Sustainable without a label

I ask Jaap if the farm is certified organic. He laughs sceptically. "A few years ago we looked into this and even got in touch with a certification body. They explained that they would have to visit the farm on a regular basis - which I perfectly understand. In the small print, however, we discovered ridiculous requirements for star restaurants and luxury hotels. We live a simple life. We have electricity from 7 to 10 in the morning and from 6 to 9 in the evening. We shower with rain water heated by solar power and eat whatever the farm provides. Is this not exactly the way of life that Europeans call 'sustainable'? Soon enough I unterstood that the costs and efforts of a certification would be incommensurate to the plus I could earn. So we dropped the whole thing."


I'd love to issue him a personal certificate. Not only for his healthy soil, his unharmed crops and his happy animals, but for farming organic out of conviction, without a direct financial reward.
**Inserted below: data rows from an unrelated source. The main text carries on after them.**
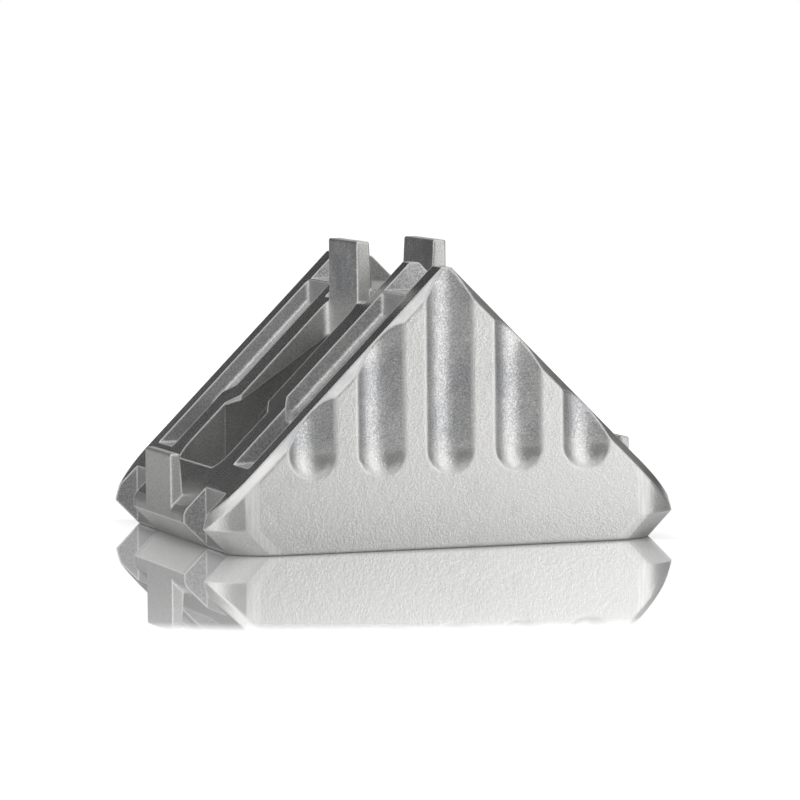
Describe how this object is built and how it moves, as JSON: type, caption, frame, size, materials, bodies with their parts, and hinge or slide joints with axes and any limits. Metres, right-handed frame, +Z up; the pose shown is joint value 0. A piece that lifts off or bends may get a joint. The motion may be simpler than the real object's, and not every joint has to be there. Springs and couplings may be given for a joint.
{
  "type": "t slot corner bracket",
  "caption": "Triangular die-cast corner bracket for slotted aluminium profile, with faces at a right angle, bolt openings, alignment lugs and fluted side walls.",
  "frame": {"origin": "centre of the bounding box on the plane of the open base", "axes": "+Z up, square to the base, towards the crest where the two mounting faces meet; +X along the base, from one toe to the other; +Y along the crest, from side face to side face"},
  "size_m": [0.0546, 0.043, 0.0331],
  "materials": {
    "cast_aluminium": "as cast, tumbled"
  },
  "bodies": {
    "root": {"bracket_body": "cast_aluminium"}
  },
  "joints": []
}
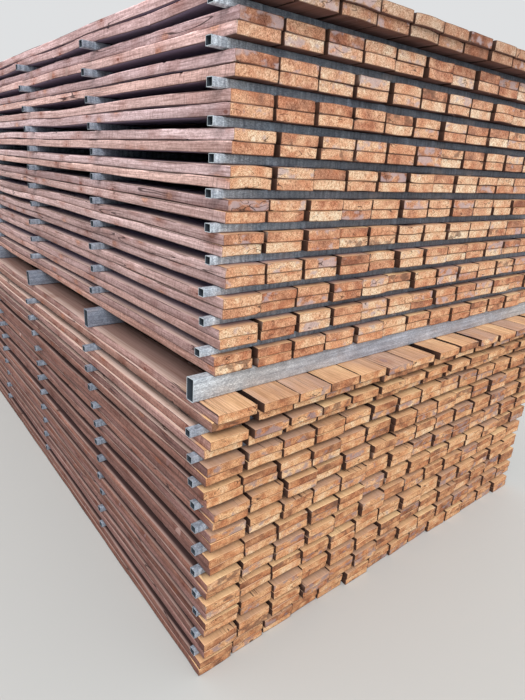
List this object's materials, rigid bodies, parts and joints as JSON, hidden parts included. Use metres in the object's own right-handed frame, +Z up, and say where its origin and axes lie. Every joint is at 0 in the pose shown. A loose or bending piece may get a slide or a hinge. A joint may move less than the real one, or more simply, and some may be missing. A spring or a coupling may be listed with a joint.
{
  "type": "stack of sawn lumber",
  "caption": "Kiln stack of long sawn boards, laid in layers on steel tube stickers and lifted into packs by rows of larger steel tube bearers.",
  "frame": {"origin": "on the ground, under the middle of the whole stack's box", "axes": "+Z up; +Y along the boards, away from the near ends that the picture shows; +X across the boards, to the right seen from the near ends"},
  "size_m": [2.4018, 5.6302, 2.284],
  "materials": {
    "sawn_wood": "rough sawn, heat darkened, unfinished",
    "sticker_steel": "galvanised, dulled",
    "bearer_steel": "galvanised, dulled"
  },
  "bodies": {
    "root": {"lower_pack_layer_01_bottom_boards": "sawn_wood", "lower_pack_layer_01_top_boards": "sawn_wood", "lower_pack_layer_02_bottom_boards": "sawn_wood", "lower_pack_layer_02_top_boards": "sawn_wood", "lower_pack_layer_03_bottom_boards": "sawn_wood", "lower_pack_layer_03_top_boards": "sawn_wood", "lower_pack_layer_04_bottom_boards": "sawn_wood", "lower_pack_layer_04_top_boards": "sawn_wood", "lower_pack_layer_05_bottom_boards": "sawn_wood", "lower_pack_layer_05_top_boards": "sawn_wood", "lower_pack_layer_06_bottom_boards": "sawn_wood", "lower_pack_layer_06_top_boards": "sawn_wood", "lower_pack_layer_07_bottom_boards": "sawn_wood", "lower_pack_layer_07_top_boards": "sawn_wood", "lower_pack_layer_08_bottom_boards": "sawn_wood", "lower_pack_layer_08_top_boards": "sawn_wood", "lower_pack_layer_09_bottom_boards": "sawn_wood", "lower_pack_layer_09_top_boards": "sawn_wood", "lower_pack_layer_10_bottom_boards": "sawn_wood", "lower_pack_layer_10_top_boards": "sawn_wood", "lower_pack_layer_11_bottom_boards": "sawn_wood", "lower_pack_layer_11_top_boards": "sawn_wood", "lower_pack_layer_12_bottom_boards": "sawn_wood", "lower_pack_layer_12_top_boards": "sawn_wood", "upper_pack_layer_01_bottom_boards": "sawn_wood", "upper_pack_layer_01_top_boards": "sawn_wood", "upper_pack_layer_02_bottom_boards": "sawn_wood", "upper_pack_layer_02_top_boards": "sawn_wood", "upper_pack_layer_03_bottom_boards": "sawn_wood", "upper_pack_layer_03_top_boards": "sawn_wood", "upper_pack_layer_04_bottom_boards": "sawn_wood", "upper_pack_layer_04_top_boards": "sawn_wood", "upper_pack_layer_05_bottom_boards": "sawn_wood", "upper_pack_layer_05_top_boards": "sawn_wood", "upper_pack_layer_06_bottom_boards": "sawn_wood", "upper_pack_layer_06_top_boards": "sawn_wood", "upper_pack_layer_07_bottom_boards": "sawn_wood", "upper_pack_layer_07_top_boards": "sawn_wood", "upper_pack_layer_08_bottom_boards": "sawn_wood", "upper_pack_layer_08_top_boards": "sawn_wood", "upper_pack_layer_09_bottom_boards": "sawn_wood", "upper_pack_layer_09_top_boards": "sawn_wood", "upper_pack_layer_10_bottom_boards": "sawn_wood", "upper_pack_layer_10_top_boards": "sawn_wood", "upper_pack_layer_11_bottom_boards": "sawn_wood", "upper_pack_layer_11_top_boards": "sawn_wood", "upper_pack_layer_12_bottom_boards": "sawn_wood", "upper_pack_layer_12_top_boards": "sawn_wood", "lower_pack_stickers": "sticker_steel", "upper_pack_stickers": "sticker_steel", "pack_bearers": "bearer_steel"}
  },
  "joints": []
}
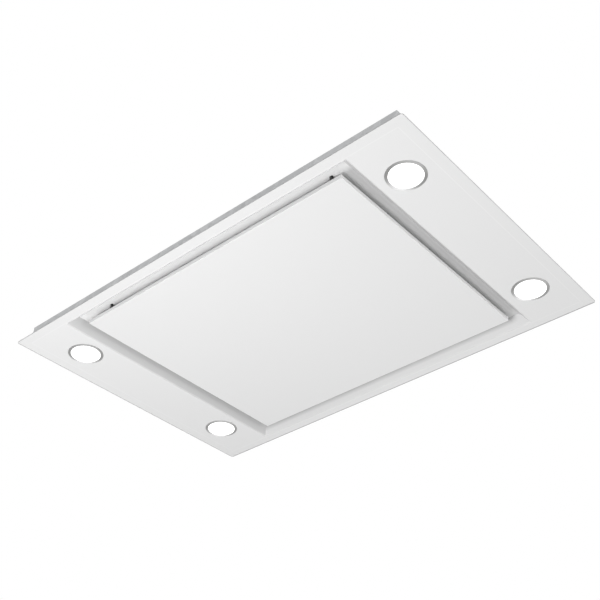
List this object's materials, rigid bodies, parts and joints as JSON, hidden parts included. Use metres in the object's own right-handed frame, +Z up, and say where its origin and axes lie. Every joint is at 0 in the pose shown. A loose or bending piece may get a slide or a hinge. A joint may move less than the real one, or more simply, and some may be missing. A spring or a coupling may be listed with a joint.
{
  "type": "ceiling range hood",
  "caption": "Flush ceiling range hood: white frame with a hinged perimeter suction panel, round lamps, grease filters, centrifugal fan and side duct outlet with damper.",
  "frame": {"origin": "middle of the frame in plan, at the height of the lamp rings' lowest point, 1.2 mm under the frame's visible face", "axes": "+X along the long side, +Y from the catch side to the hinge and duct side, +Z up into the ceiling"},
  "size_m": [0.9, 0.595, 0.2392],
  "materials": {
    "white_enamel": "satin white enamel on sheet steel",
    "galvanised_sheet": "galvanised sheet steel",
    "zinc_steel": "zinc plated steel",
    "spring_steel": "bare spring steel",
    "rivet_steel": "plain steel rivets",
    "black_plastic": "black moulded plastic",
    "magnet": "sintered ferrite magnet",
    "aluminium_channel": "bright rolled aluminium",
    "aluminium_mesh": "expanded aluminium mesh",
    "satin_nickel": "satin nickel plated turned ring",
    "lit_lens": "frosted lens, lit white",
    "cast_aluminium": "die cast aluminium",
    "fan_plastic": "dark grey moulded plastic",
    "wheel_plastic": "slate grey moulded plastic",
    "rubber_mount": "soft black rubber",
    "foam_seal": "closed cell foam",
    "stator_steel": "laminated steel with copper windings",
    "shaft_steel": "ground steel",
    "box_plastic": "grey moulded plastic",
    "circuit_board": "green laminate with black parts",
    "white_plastic": "white moulded plastic"
  },
  "bodies": {
    "hood": {"fascia_frame": "white_enamel", "casing": "galvanised_sheet", "plenum_foot": "galvanised_sheet", "plenum_box": "galvanised_sheet", "plenum_top": "galvanised_sheet", "motor_housing": "galvanised_sheet", "housing_top": "galvanised_sheet", "hinge_brackets": "zinc_steel", "hinge_pins": "zinc_steel", "hangers": "zinc_steel", "motor_plate": "zinc_steel", "pan_screws": "zinc_steel", "damper_spindle": "zinc_steel", "lamp_clips": "spring_steel", "damper_spring": "spring_steel", "ledge_rivets": "rivet_steel", "catch_cases": "black_plastic", "latch_cases": "black_plastic", "cable_gland": "black_plastic", "catch_magnets": "magnet", "filter_frame_left": "aluminium_channel", "filter_frame_right": "aluminium_channel", "filter_mesh_left": "aluminium_mesh", "filter_mesh_right": "aluminium_mesh", "lamp_ring_near_left": "satin_nickel", "lamp_ring_near_right": "satin_nickel", "lamp_ring_far_left": "satin_nickel", "lamp_ring_far_right": "satin_nickel", "lamp_lens_near_left": "lit_lens", "lamp_lens_near_right": "lit_lens", "lamp_lens_far_left": "lit_lens", "lamp_lens_far_right": "lit_lens", "lamp_bodies": "cast_aluminium", "motor_case": "cast_aluminium", "fan_scroll": "fan_plastic", "scroll_cover": "fan_plastic", "inlet_ring": "fan_plastic", "outlet_collar": "fan_plastic", "scroll_feet": "rubber_mount", "motor_bushes": "rubber_mount", "outlet_seal": "foam_seal", "motor_stator": "stator_steel", "motor_bearings": "shaft_steel", "control_box": "box_plastic", "control_lid": "box_plastic", "control_board": "circuit_board", "terminal_block": "white_plastic", "motor_capacitor": "white_plastic"},
    "panel": {"panel_skin": "white_enamel", "panel_pan": "white_enamel", "hinge_arm_left": "zinc_steel", "hinge_arm_right": "zinc_steel", "catch_posts": "black_plastic", "panel_rivets": "rivet_steel"},
    "latch_left": {"filter_latch_left": "black_plastic"},
    "latch_right": {"filter_latch_right": "black_plastic"},
    "wheel": {"fan_wheel": "wheel_plastic", "motor_shaft": "shaft_steel"},
    "flap_left": {"damper_flap_left": "fan_plastic"},
    "flap_right": {"damper_flap_right": "fan_plastic"}
  },
  "joints": [
    {"name": "panel_hinge", "type": "hinge", "parent": "hood", "child": "panel", "pos_m": [0, 0.2512, 0.0129], "axis": [1, 0, 0], "range_deg": [0, 90]},
    {"name": "latch_left_slide", "type": "slide", "parent": "hood", "child": "latch_left", "axis": [0, 1, 0], "range_m": [0, 0.008], "stiffness_N_per_m": 300, "springref_m": -0.01},
    {"name": "latch_right_slide", "type": "slide", "parent": "hood", "child": "latch_right", "axis": [0, 1, 0], "range_m": [0, 0.008], "stiffness_N_per_m": 300, "springref_m": -0.01},
    {"name": "fan_spin", "type": "hinge", "parent": "hood", "child": "wheel", "pos_m": [-0.09635, 0.05768, 0.16], "axis": [0, 0, 1], "continuous": true},
    {"name": "flap_left_hinge", "type": "hinge", "parent": "hood", "child": "flap_left", "pos_m": [0, 0.2319, 0.1592], "axis": [0, 0, -1], "range_deg": [0, 75], "stiffness_Nm_per_rad": 0.02, "springref_deg": -22.92},
    {"name": "flap_right_hinge", "type": "hinge", "parent": "hood", "child": "flap_right", "pos_m": [0, 0.2319, 0.1592], "axis": [0, 0, 1], "range_deg": [0, 75], "stiffness_Nm_per_rad": 0.02, "springref_deg": -22.92}
  ]
}
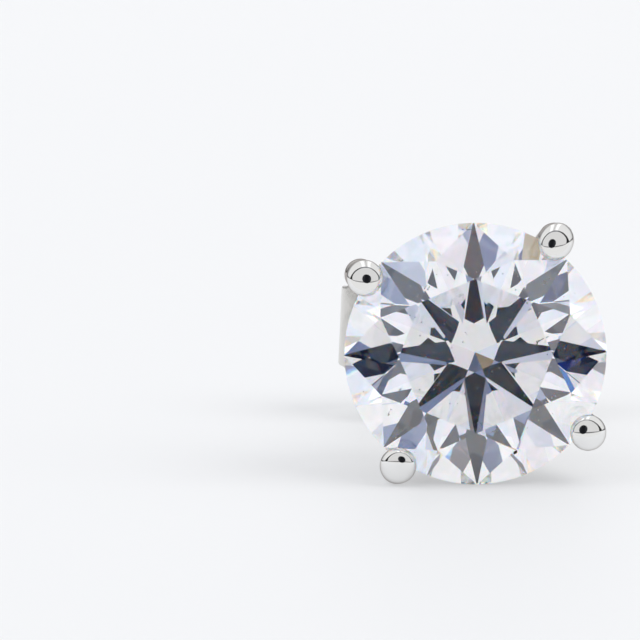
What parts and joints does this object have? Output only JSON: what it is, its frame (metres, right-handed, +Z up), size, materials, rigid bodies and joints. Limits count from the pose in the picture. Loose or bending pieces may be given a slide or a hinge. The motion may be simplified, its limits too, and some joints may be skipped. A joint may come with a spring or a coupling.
{
  "type": "diamond stud earring",
  "caption": "Stud earring: a round brilliant in a wire prong basket on a straight post, with a push-on friction back, lying on a surface as it comes to rest by itself",
  "frame": {"origin": "on the surface that the earring lies on, below the middle of its bounding box", "axes": "+Z up; the stone faces -Y and about 6 degrees upward, the post points to +Y, and +X is to the right of someone who faces the stone"},
  "size_m": [0.0068, 0.0146, 0.0065],
  "materials": {
    "diamond": "colourless diamond, polished facets",
    "white_gold": "white gold, rhodium plated and mirror polished"
  },
  "bodies": {
    "stud": {"diamond": "diamond", "setting": "white_gold"},
    "back": {"friction_back": "white_gold"}
  },
  "joints": [
    {"name": "back_pull", "type": "slide", "parent": "stud", "child": "back", "axis": [0, 0.9951, -0.0991], "range_m": [-0.0045, 0.005]}
  ]
}
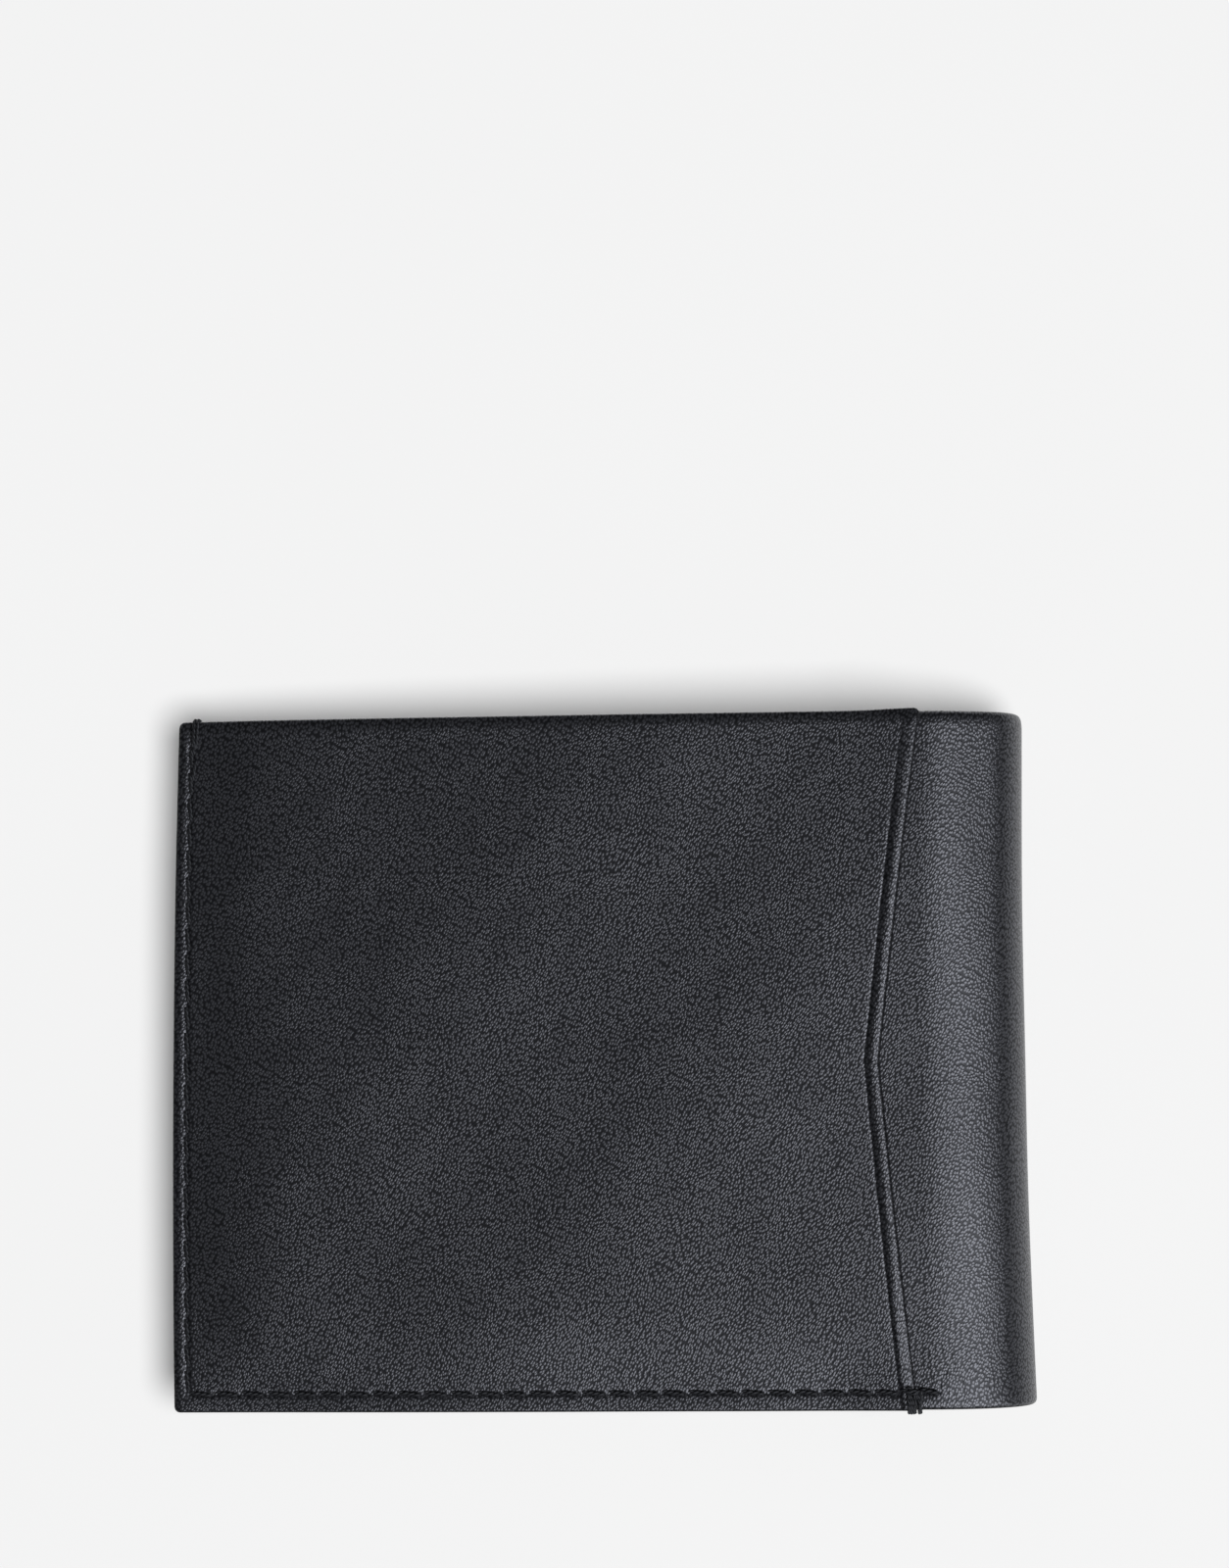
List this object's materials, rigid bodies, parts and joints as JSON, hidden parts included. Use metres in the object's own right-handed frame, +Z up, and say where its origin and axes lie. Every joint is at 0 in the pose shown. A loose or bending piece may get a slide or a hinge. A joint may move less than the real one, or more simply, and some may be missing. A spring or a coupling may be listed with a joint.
{
  "type": "bifold wallet",
  "caption": "Closed leather bifold wallet with a soft rolled spine, an outer slip pocket with an angled mouth, card pockets and a full-length bill compartment.",
  "frame": {"origin": "on the plane that the closed wallet lies on, under the middle of its bounding box", "axes": "+X towards the spine, +Y towards the bill compartment's mouth, +Z up out of the back half; the front half lies on the plane"},
  "size_m": [0.115, 0.0938, 0.0228],
  "materials": {
    "black_leather": "pebbled, semi-gloss",
    "pocket_leather": "fine-grained, satin",
    "lining_fabric": "fine twill, matt",
    "stiffener_board": "plain board",
    "edge_binding": "folded grosgrain tape, satin",
    "black_thread": "waxed polyester, satin"
  },
  "bodies": {
    "front_half": {"front_cover": "black_leather", "front_stiffener": "stiffener_board", "front_bill_lining": "lining_fabric", "front_divider": "lining_fabric", "front_divider_binding": "edge_binding", "front_slot_base": "pocket_leather", "front_card_slot_1": "pocket_leather", "front_card_slot_2": "pocket_leather", "front_card_slot_3": "pocket_leather", "front_slip_pocket": "pocket_leather", "front_side_thread": "black_thread", "front_bottom_thread": "black_thread", "front_pocket_thread": "black_thread"},
    "spine_slat_1": {"spine_leather_1": "black_leather", "spine_lining_1": "lining_fabric", "spine_divider_1": "lining_fabric"},
    "spine_slat_2": {"spine_leather_2": "black_leather", "spine_lining_2": "lining_fabric", "spine_divider_2": "lining_fabric"},
    "spine_slat_3": {"spine_leather_3": "black_leather", "spine_lining_3": "lining_fabric", "spine_divider_3": "lining_fabric"},
    "spine_slat_4": {"spine_leather_4": "black_leather", "spine_lining_4": "lining_fabric", "spine_divider_4": "lining_fabric"},
    "spine_slat_5": {"spine_leather_5": "black_leather", "spine_lining_5": "lining_fabric", "spine_divider_5": "lining_fabric"},
    "back_half": {"back_cover": "black_leather", "back_stiffener": "stiffener_board", "back_bill_lining": "lining_fabric", "back_divider": "lining_fabric", "back_divider_binding": "edge_binding", "back_slot_base": "pocket_leather", "back_card_slot_1": "pocket_leather", "back_card_slot_2": "pocket_leather", "back_card_slot_3": "pocket_leather", "back_slip_pocket": "pocket_leather", "back_side_thread": "black_thread", "back_bottom_thread": "black_thread", "back_pocket_thread": "black_thread", "outer_pocket": "black_leather", "pocket_tack": "black_thread"}
  },
  "joints": [
    {"name": "wallet_fold", "type": "hinge", "parent": "front_half", "child": "spine_slat_1", "pos_m": [0.04816, 0, 0.00107], "axis": [0, 1, 0], "range_deg": [0, 30.75]},
    {"name": "spine_bend_2", "type": "hinge", "parent": "spine_slat_1", "child": "spine_slat_2", "pos_m": [0.05469, 0, 0.00464], "axis": [0, 1, 0], "range_deg": [0, 30.75]},
    {"name": "spine_bend_3", "type": "hinge", "parent": "spine_slat_2", "child": "spine_slat_3", "pos_m": [0.05681, 0, 0.00855], "axis": [0, 1, 0], "range_deg": [0, 30.75]},
    {"name": "spine_bend_4", "type": "hinge", "parent": "spine_slat_3", "child": "spine_slat_4", "pos_m": [0.05664, 0, 0.013], "axis": [0, 1, 0], "range_deg": [0, 30.75]},
    {"name": "spine_bend_5", "type": "hinge", "parent": "spine_slat_4", "child": "spine_slat_5", "pos_m": [0.05421, 0, 0.01674], "axis": [0, 1, 0], "range_deg": [0, 30.75]},
    {"name": "spine_bend_6", "type": "hinge", "parent": "spine_slat_5", "child": "back_half", "pos_m": [0.04743, 0, 0.01979], "axis": [0, 1, 0], "range_deg": [0, 30.75]}
  ],
  "couplings": [
    {"joint": "spine_bend_2", "follows": "wallet_fold", "ratio": 1},
    {"joint": "spine_bend_3", "follows": "wallet_fold", "ratio": 1},
    {"joint": "spine_bend_4", "follows": "wallet_fold", "ratio": 1},
    {"joint": "spine_bend_5", "follows": "wallet_fold", "ratio": 1},
    {"joint": "spine_bend_6", "follows": "wallet_fold", "ratio": 1}
  ]
}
A balancing act between humans, animals and nature


Why did you decide to lease this land in the first place?, I want to know from him. "It was the biggest piece of land I could get in Tanzania", he replies, and I can see entrepreneurial spirit and courage in his eyes. It was never easy and it never will be. "Most big farmers have died or given up. We are the last big farm in the Maasai step that more or less pays for itself. The quarrels with the Maasai, the working morale and the crazy ideas the government comes up with on a regular basis as to how to make things more difficult for us are just as unpredictable as the weather. If you are looking for something simple, don't become a farmer - especially not in Africa." I ask him what would have to happen so that more people followed his example. After a long silence he answers: "Show it to the people". That's what I am planning to do.


Jaap's secret of success is neither a pot of donors money nor the obsessive implementation of European ideals. It is rather a combination of strident persistence and constant adaptability. The goal is to make profit without distroying the balance on these beautiful 1000 hectares. The balance between the people. The balance between humans and animals. The balance between man and nature. With or without certificate.